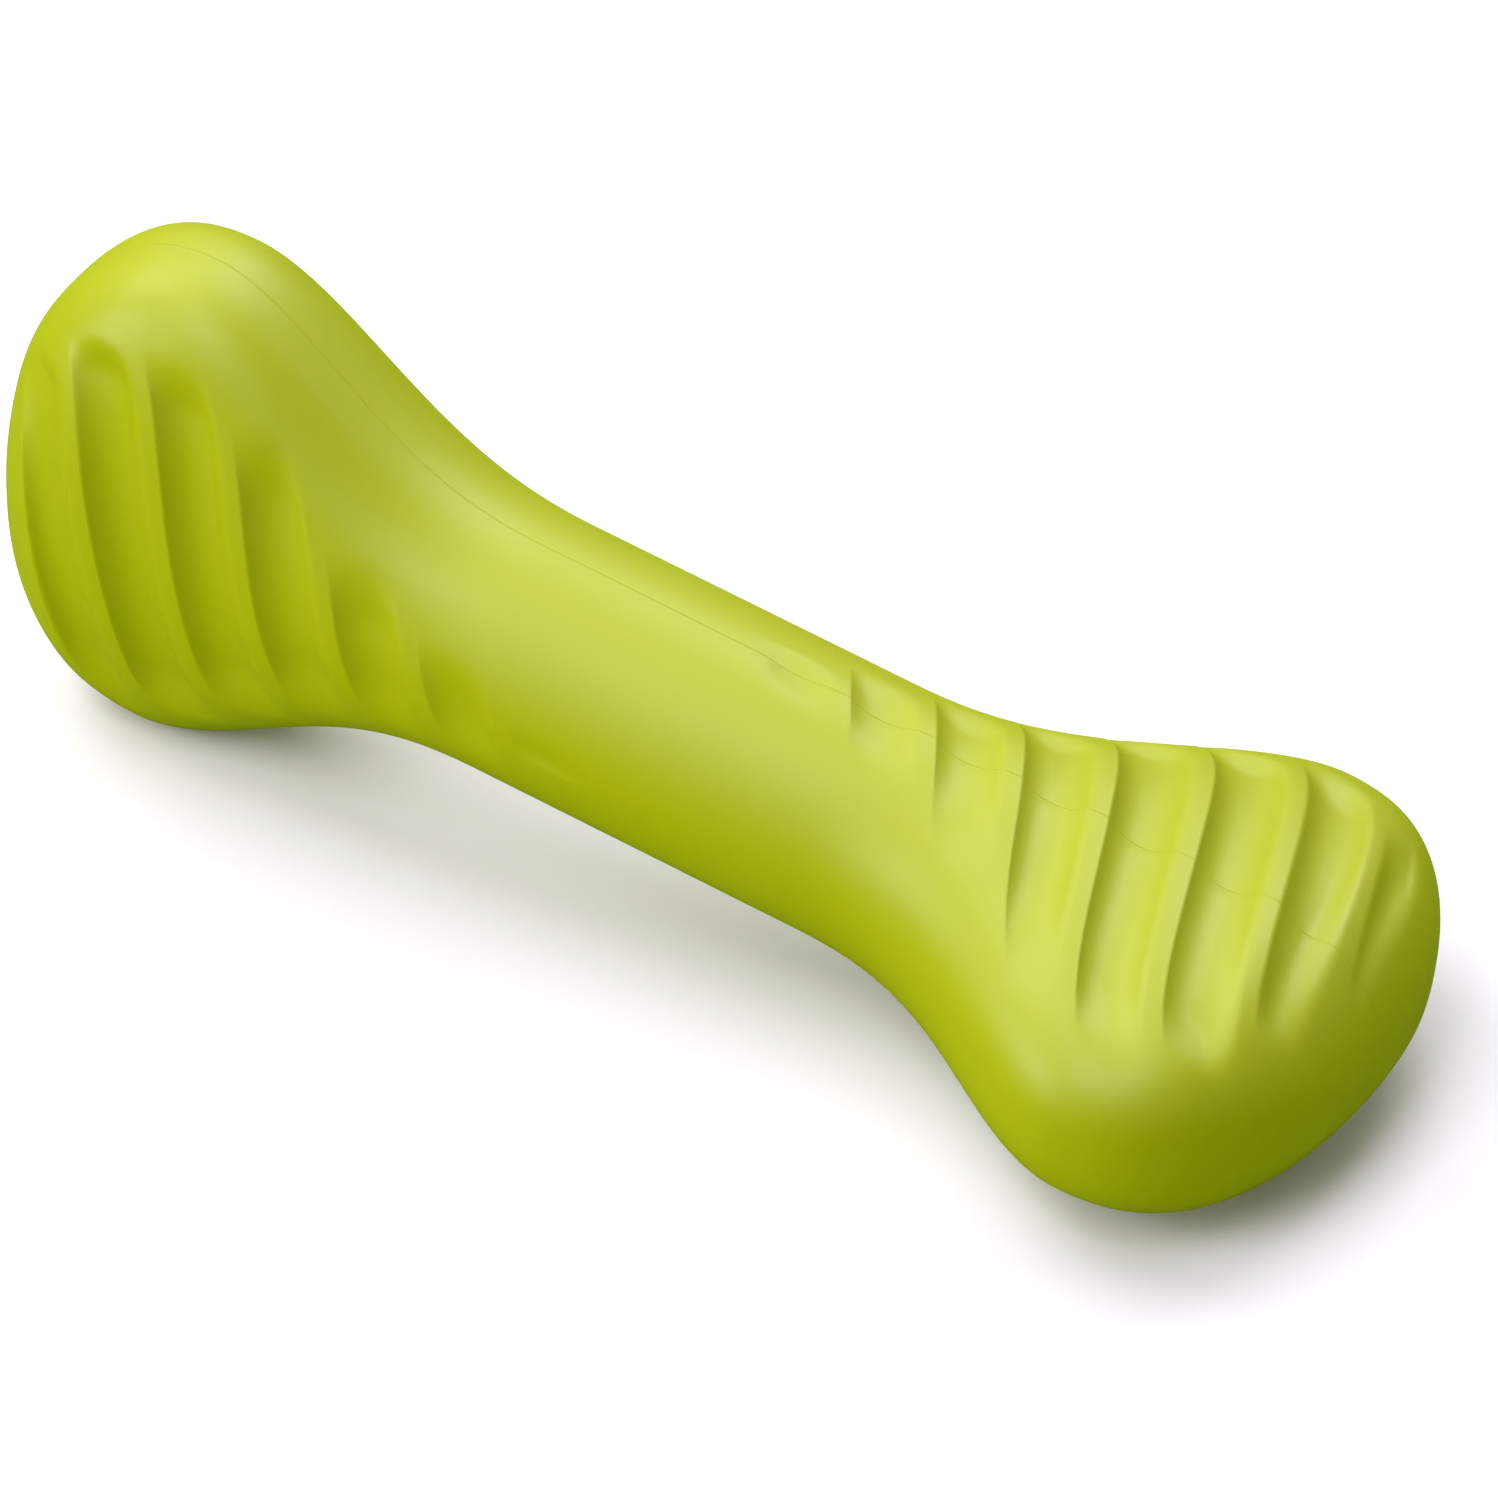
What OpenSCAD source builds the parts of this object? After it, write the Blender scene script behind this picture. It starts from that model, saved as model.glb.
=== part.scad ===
// Rubber chew bone, moulded in one solid piece.
// A round shaft joins two equal fan ends, turned a quarter turn to each other.
// Every broad face of a fan carries a field of leaning scooped ridges.
// The bone lies as it rests on a table: on the rim of the upright fan and on the
// underside of the flat fan. +X runs along it, +Z is up, and the origin is on the
// table under the middle of its box.

/* [Bone] */
// Length from tip to tip
bone_len = 210; // [150:1:260]
// Diameter of the round shaft
shaft_d = 35.6; // [24:0.1:46]

/* [Fan ends] */
// Width of a fan at its widest place
fan_w = 77.6; // [56:0.1:96]
// Thickness of a fan over its ridge crests
fan_t = 38.4; // [26:0.1:52]
// Distance from the middle of the bone to where the fans start to widen
flare_from = 24.4; // [10:0.1:34]
// Distance from a tip back to the widest place of its fan
widest_in = 27.1; // [20:0.1:38]
// Distance from a tip back to where its thickness starts to close
closing_in = 21; // [15:0.1:30]

/* [Ridges] */
// Spacing of the ridge steps along the bone
ridge_pitch = 13; // [9:0.1:20]
// Depth of the scoops between the ridges
ridge_depth = 2.5; // [0.5:0.1:4]
// Place of one ridge step along the bone, measured from the middle
ridge_place = 8.8; // [0:0.1:13]
// Run along the bone of a step that crosses the whole upright fan
upright_run = 22.2; // [0:0.1:30]
// Run along the bone of a step that crosses the whole flat fan
flat_run = 27.9; // [0:0.1:34]
// Further run of a step where it curls towards the rim
ridge_curl = 9; // [0:0.1:12]
// How far the steps draw together towards a tip
ridge_crowd = 3.2; // [0:0.1:6]
// Distance from the middle of the bone to where a ridge field starts
field_from = 10; // [6:0.5:24]
// Distance from the middle of the bone to where the trailing ends of the scoops are furthest out
trail_full = 58; // [46:0.5:80]
// Distance from the middle of the bone to where the leading ends of the scoops are furthest out
lead_full = 74; // [46:0.5:80]
// Length over which a scoop fades at its trailing end
trail_fade = 7; // [2:0.5:14]
// Length over which a scoop fades at its leading end
lead_fade = 12; // [4:0.5:18]

/* [Resting] */
// Depth of the flats that the bone rests on
rest_flat = 0.5; // [0.1:0.1:1]

/* [Hidden] */

half_len = bone_len / 2;
shaft_r = shaft_d / 2;
// The thickness and the ridges reach their full size at this share of the flare
grown_share = 0.75;
widest_at = half_len - widest_in;
closing_at = half_len - closing_in;
grown_at = flare_from + (widest_at - flare_from) * grown_share;

// The outline widens along an S curve and closes as a rounded tip
flare_skew = 1.33;
outline_squareness = 2.12;
outline_roundness = 1.94;
// The thickness grows a little from the shaft to the fan and closes faster
thick_squareness = 2.34;
thick_roundness = 1.63;
// A section is round on the shaft and a soft lens with full rims on the fans
round_power = 2;
face_power = 1.88;
rim_power = 2.86;

// One ridge, as shares of the pitch: a wall that flattens, the middle of the scoop, and
// the start of the uncut land
wall_share = 0.4;
wall_power = 2.6;
middle_share = 0.45;
land_share = 0.77;
// A step runs less where the fan is narrow, and curls more towards the rim
run_power = 0.4;
curl_power = 5;
crowd_power = 2;
// The field as a share of the half width
field_share = 0.885;
// The scoops run out over the tip between these shares of the half length
runout_shares = [0.88, 0.985];
// Rows of the skin lean with the ridges inside these shares of the half length, and as
// far out as this share of the field
lean_shares = [0.05, 0.22, 0.82, 1];
lean_side_share = 0.85;
// The lean turns over at the rims, within this share of the section
turn_share = 0.6;

// Rows of points at these shares of each pitch, and points in each row
row_shares = [0, 0.07, 0.17, 0.33, 0.5, 0.66, 0.77];
row_points = 52;
// Rows that close a tip, the last of them short of the tip by a share of a row
tip_rows = 15;
tip_gap_share = 0.7;
// Plain rows on the shaft, as shares of the distance to the ridge fields
shaft_shares = [-0.67, 0, 0.67];
settle_rounds = 3;
lean_rounds = 6;
tiny = 0.000001;

function unit(t) = min(max(t, 0), 1);
function ease(t) = let (c = unit(t)) c * c * (3 - 2 * c);
function along(a, from, to) = (a - from) / (to - from);
function curve(v, p) = sign(v) * pow(abs(v), p);

// Half width and half thickness of a fan at distance a from the middle
function closing(a, from, squareness, roundness) =
    pow(max(0, 1 - pow(unit(along(a, from, half_len)), squareness)), 1 / roundness);
function half_width(a) =
    let (flare = ease(pow(unit(along(a, flare_from, widest_at)), flare_skew)))
    (shaft_r + (fan_w / 2 - shaft_r) * flare)
        * closing(a, widest_at, outline_squareness, outline_roundness);
function half_thick(a) =
    let (growth = ease(along(a, flare_from, grown_at)))
    (shaft_r + (fan_t / 2 - shaft_r) * growth)
        * closing(a, closing_at, thick_squareness, thick_roundness);

// Unit section: [across, through] for the direction [cw, ct]
function section(a, cw, ct) =
    let (fan = ease(along(a, flare_from, widest_at)))
    let (face = round_power + (face_power - round_power) * fan)
    let (rim = round_power + (rim_power - round_power) * fan)
    [curve(cw, 2 / face), curve(ct, 2 / rim)];

// How far a step has run along the bone at x and u half widths from the face's middle line
function run_at(x, u) =
    let (run = x < 0 ? upright_run : flat_run)
    run / 2 * pow(half_width(abs(x)) / (fan_w / 2), run_power) * u
        + ridge_curl * curve(u, curl_power);

// Depth of one ridge at share p of its pitch: a wall, a scoop and a land
function ridge(p) =
    let (scoop = unit(along(p, wall_share, land_share)))
    p < wall_share ? 1 - pow(1 - p / wall_share, wall_power) : 1 - scoop * scoop;

// How far out the field reaches at distance a, as a share of the half width; the share
// is whole at the distance full
function field_side(a, full) = field_share * sqrt(unit(along(a, field_from, full)));

// How much of a ridge shows at distance a and off from the face's middle line, for a
// scoop with its middle at distance mid
function field(a, mid, off) =
    let (share = field_side(mid, off < 0 ? trail_full : lead_full))
    let (side = share * min(half_width(mid), half_width(max(a, mid))))
    let (fade = min(off < 0 ? trail_fade : lead_fade, side + tiny))
    let (inside = 1 - ease((abs(off) - side) / fade + 1))
    let (growth = sqrt(unit(along(mid, field_from, grown_at))))
    let (runout = 1 - ease(along(a, runout_shares[0] * half_len, runout_shares[1] * half_len)))
    inside * growth * runout;

// Place along the bone of a point of row x0: the row leans with the ridges
function leaned(x, x0, cw, ct, lean, rounds) =
    let (side = lean_side_share * field_side(abs(x), trail_full))
    let (u = min(max(section(abs(x), cw, ct)[0], -side), side))
    let (next = min(max(x0 + lean * run_at(x, u), -half_len), half_len))
    rounds == 0 ? x : leaned(next, x0, cw, ct, lean, rounds - 1);

// Point of the skin in row x0 at angle f. The right fan is wide along Y, and the left
// fan is the same shape a quarter turn on about the bone's axis.
function skin(x0, f) =
    let (right = x0 >= 0)
    let (cw = right ? -cos(f) : -sin(f))
    let (ct = right ? sin(f) : -cos(f))
    let (a0 = abs(x0) / half_len)
    let (taper = ease(along(a0, lean_shares[0], lean_shares[1])))
    let (tip = 1 - ease(along(a0, lean_shares[2], lean_shares[3])))
    let (lean = taper * tip * sign(ct) * ease(abs(ct) / turn_share))
    let (x = leaned(x0, x0, cw, ct, lean, lean_rounds))
    let (a = abs(x))
    let (uv = section(a, cw, ct))
    let (crowd = sign(x) * ridge_crowd * pow(unit(along(a, closing_at, half_len)), crowd_power))
    let (place = (x + crowd - ridge_place - sign(ct) * run_at(x, uv[0])) / ridge_pitch)
    let (share = place - floor(place))
    let (mid = abs(x - (share - middle_share) * ridge_pitch))
    let (shown = field(a, mid, sign(ct) * half_width(a) * uv[0]))
    let (cut = ridge_depth * shown * ridge(share) * sqrt(abs(uv[1])))
    let (w = half_width(a) * uv[0])
    let (t = half_thick(a) * uv[1] - sign(ct) * cut)
    [x, right ? -w : -t, right ? t : -w];

// Rows from the left tip to the right tip, leaving out the two tip points
field_end = half_len * lean_shares[2];
ridge_count = ceil(half_len / ridge_pitch) + 1;
ridge_rows = [
    for (n = [-ridge_count : ridge_count])
        for (s = row_shares)
            let (x = ridge_place + (n + s) * ridge_pitch)
                if (abs(x) > field_from && abs(x) < field_end) x
];
shaft_rows = [for (s = shaft_shares) s * field_from];
end_rows = [
    for (n = [0 : tip_rows - 1])
        field_end + (half_len - field_end) * sin(90 * (n + 1 - tip_gap_share) / tip_rows)
];
left_rows = [for (x = ridge_rows) if (x < 0) x];
right_rows = [for (x = ridge_rows) if (x > 0) x];
rows = concat([for (n = [tip_rows - 1 : -1 : 0]) -end_rows[n]], left_rows, shaft_rows,
    right_rows, end_rows);
row_count = len(rows);

raw_points = concat(
    [for (x = rows) for (n = [0 : row_points - 1]) skin(x, 360 * n / row_points)],
    [[-half_len, 0, 0], [half_len, 0, 0]]
);

// Setting down: the tilt at which the lowest points of both ends touch the table
function height(p, tilt) = p[2] * cos(tilt) - p[0] * sin(tilt);
function lowest(points, tilt) =
    let (heights = [for (p = points) height(p, tilt)])
    points[search(min(heights), heights)[0]];
left_points = [for (p = raw_points) if (p[0] < 0) p];
right_points = [for (p = raw_points) if (p[0] > 0) p];
function settled(tilt, rounds) =
    let (a = lowest(left_points, tilt))
    let (b = lowest(right_points, tilt))
    rounds == 0 ? tilt : settled(atan2(b[2] - a[2], b[0] - a[0]), rounds - 1);
rest_tilt = settled(0, settle_rounds);

// The points as the bone rests, with its two flats
table = height(lowest(raw_points, rest_tilt), rest_tilt) + rest_flat;
tilted = [
    for (p = raw_points)
        [p[0] * cos(rest_tilt) + p[2] * sin(rest_tilt), p[1], max(height(p, rest_tilt), table)]
];
xs = [for (p = tilted) p[0]];
centre_x = (min(xs) + max(xs)) / 2;
bone_points = [for (p = tilted) p - [centre_x, 0, table]];

function corner(row, n) = row * row_points + n % row_points;
left_tip = row_count * row_points;
right_tip = left_tip + 1;
side_faces = [
    for (row = [0 : row_count - 2])
        for (n = [0 : row_points - 1])
            for (face = [
                [corner(row, n), corner(row + 1, n + 1), corner(row, n + 1)],
                [corner(row, n), corner(row + 1, n), corner(row + 1, n + 1)]
            ]) face
];
tip_faces = [
    for (n = [0 : row_points - 1])
        for (face = [
            [left_tip, corner(0, n), corner(0, n + 1)],
            [right_tip, corner(row_count - 1, n + 1), corner(row_count - 1, n)]
        ]) face
];

module bone_body() {
    color("#acb822")
        polyhedron(points = bone_points, faces = concat(side_faces, tip_faces), convexity = 6);
}

bone_body();
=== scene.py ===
import math
import bpy
import numpy as np
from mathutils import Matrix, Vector


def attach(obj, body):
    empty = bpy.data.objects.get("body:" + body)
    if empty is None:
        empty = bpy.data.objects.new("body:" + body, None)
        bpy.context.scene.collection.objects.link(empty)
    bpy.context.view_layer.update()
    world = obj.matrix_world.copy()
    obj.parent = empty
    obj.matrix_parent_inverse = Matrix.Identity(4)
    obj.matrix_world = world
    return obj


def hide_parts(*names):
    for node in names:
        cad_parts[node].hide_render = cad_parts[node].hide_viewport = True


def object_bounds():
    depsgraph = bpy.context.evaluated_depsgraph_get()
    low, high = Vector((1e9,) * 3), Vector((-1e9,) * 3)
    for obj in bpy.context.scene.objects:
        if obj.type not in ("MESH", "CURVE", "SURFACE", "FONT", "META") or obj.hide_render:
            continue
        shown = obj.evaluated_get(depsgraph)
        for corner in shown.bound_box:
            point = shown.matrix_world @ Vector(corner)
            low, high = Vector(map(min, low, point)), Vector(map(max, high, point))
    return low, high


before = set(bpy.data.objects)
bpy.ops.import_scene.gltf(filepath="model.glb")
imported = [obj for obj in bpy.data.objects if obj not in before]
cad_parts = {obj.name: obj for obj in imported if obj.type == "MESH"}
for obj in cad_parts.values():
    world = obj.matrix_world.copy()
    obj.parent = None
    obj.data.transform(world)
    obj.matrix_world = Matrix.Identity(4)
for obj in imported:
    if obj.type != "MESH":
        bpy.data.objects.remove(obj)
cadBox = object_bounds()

scene = bpy.context.scene
print("frame loaded:", sorted(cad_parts))

# the moulded bone, lengths in metres; its own axis is X, the right fan is wide
# along Y and the left fan is the same shape a quarter turn on
bone = dict(
    length=.210, shaft=.0356,                              # tip to tip, and the round shaft's diameter
    fanWidth=.0776, fanThick=.0384,                        # a fan over its rims and over its ridge crests
    flareFrom=.0244, grownShare=.75,                       # from the middle, and where it is fully thick
    widestIn=.0271, closingIn=.021,                        # from a tip: widest place, start of thinning
    flareSkew=1.33, outline=(2.12, 1.94), thick=(2.34, 1.63),   # powers of the flare and rounded ends
    facePower=1.88, rimPower=2.86,                         # a fan's section, where 2 is round
    pitch=.013, depth=.0025, firstStep=.0088,              # ridges: spacing, depth, place of one step
    runs=(.0222, .0279), runPower=.4,                      # a step's run across the left and right fan
    curl=.009, crowd=.0032,                                # further lean at the rim, closer at the tip
    wallShare=.40, wallPower=2.6, landShare=.77, landSoft=.22, midShare=.45,   # one ridge, and its middle
    fieldFrom=.010,                                        # where the ridges start, from the middle
    fieldFulls=(.058, .074), fieldShares=(.83, .885), fades=(.007, .012),      # trailing and leading ends
    mismatch=.07,                                          # how much shallower one side of a fan is
    runOut=(.88, .985), riseFirst=.5,                      # end of the ridges by the tip, the rise first
    lean=(.05, .22, .82, 1.0), leanSide=.75, turnShare=.6, leanRounds=6,       # rows follow the steps
    restFlat=.0005, layRounds=6, tiny=1e-6,
    rowsInPitch=(0, .02, .045, .075, .105, .135, .16, .19, .24, .30, .37, .44, .51, .58,
                 .65, .71, .77, .81, .87, .93, .98),
    shaftRows=7, shaftShare=.8, columns=224, tipRows=88, firstTipRow=.3,
)


def unit(t):
    # t kept between 0 and 1
    return np.clip(t, 0, 1)


def smoothStep(t):
    # 3t^2 - 2t^3 between 0 and 1
    c = unit(t)
    return c * c * (3 - 2 * c)


def between(a, start, end):
    # share of the way from start to end
    return (a - start) / (end - start)


def signedPower(v, p):
    # power of the size of v, with v's sign
    return np.sign(v) * np.abs(v) ** p


def closingShare(a, start, powers):
    # rounded end: (1 - q^m)^(1/n), q running from 0 at the start to 1 at the tip
    q = unit(between(a, start, bone["length"] / 2))
    return np.maximum(0, 1 - q ** powers[0]) ** (1 / powers[1])


def halfWidth(a):
    # shaft radius, widened along a skewed smooth step, times the rounded end
    r, widest = bone["shaft"] / 2, bone["length"] / 2 - bone["widestIn"]
    flare = smoothStep(unit(between(a, bone["flareFrom"], widest)) ** bone["flareSkew"])
    return (r + (bone["fanWidth"] / 2 - r) * flare) * closingShare(a, widest, bone["outline"])


def grownAt():
    # where the thickness and the ridges are full, as a share of the flare
    widest = bone["length"] / 2 - bone["widestIn"]
    return bone["flareFrom"] + (widest - bone["flareFrom"]) * bone["grownShare"]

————

**Exercise goal:**
Each line from the one holding "left_tip = row_count * row_points;" to the one holding "obj.matrix_world = Matrix.Identity(4)", those two included, is to be transcribed exactly, and no other line.

**Output:**
left_tip = row_count * row_points;
right_tip = left_tip + 1;
side_faces = [
    for (row = [0 : row_count - 2])
        for (n = [0 : row_points - 1])
            for (face = [
                [corner(row, n), corner(row + 1, n + 1), corner(row, n + 1)],
                [corner(row, n), corner(row + 1, n), corner(row + 1, n + 1)]
            ]) face
];
tip_faces = [
    for (n = [0 : row_points - 1])
        for (face = [
            [left_tip, corner(0, n), corner(0, n + 1)],
            [right_tip, corner(row_count - 1, n + 1), corner(row_count - 1, n)]
        ]) face
];

module bone_body() {
    color("#acb822")
        polyhedron(points = bone_points, faces = concat(side_faces, tip_faces), convexity = 6);
}

bone_body();
=== scene.py ===
import math
import bpy
import numpy as np
from mathutils import Matrix, Vector


def attach(obj, body):
    empty = bpy.data.objects.get("body:" + body)
    if empty is None:
        empty = bpy.data.objects.new("body:" + body, None)
        bpy.context.scene.collection.objects.link(empty)
    bpy.context.view_layer.update()
    world = obj.matrix_world.copy()
    obj.parent = empty
    obj.matrix_parent_inverse = Matrix.Identity(4)
    obj.matrix_world = world
    return obj


def hide_parts(*names):
    for node in names:
        cad_parts[node].hide_render = cad_parts[node].hide_viewport = True


def object_bounds():
    depsgraph = bpy.context.evaluated_depsgraph_get()
    low, high = Vector((1e9,) * 3), Vector((-1e9,) * 3)
    for obj in bpy.context.scene.objects:
        if obj.type not in ("MESH", "CURVE", "SURFACE", "FONT", "META") or obj.hide_render:
            continue
        shown = obj.evaluated_get(depsgraph)
        for corner in shown.bound_box:
            point = shown.matrix_world @ Vector(corner)
            low, high = Vector(map(min, low, point)), Vector(map(max, high, point))
    return low, high


before = set(bpy.data.objects)
bpy.ops.import_scene.gltf(filepath="model.glb")
imported = [obj for obj in bpy.data.objects if obj not in before]
cad_parts = {obj.name: obj for obj in imported if obj.type == "MESH"}
for obj in cad_parts.values():
    world = obj.matrix_world.copy()
    obj.parent = None
    obj.data.transform(world)
    obj.matrix_world = Matrix.Identity(4)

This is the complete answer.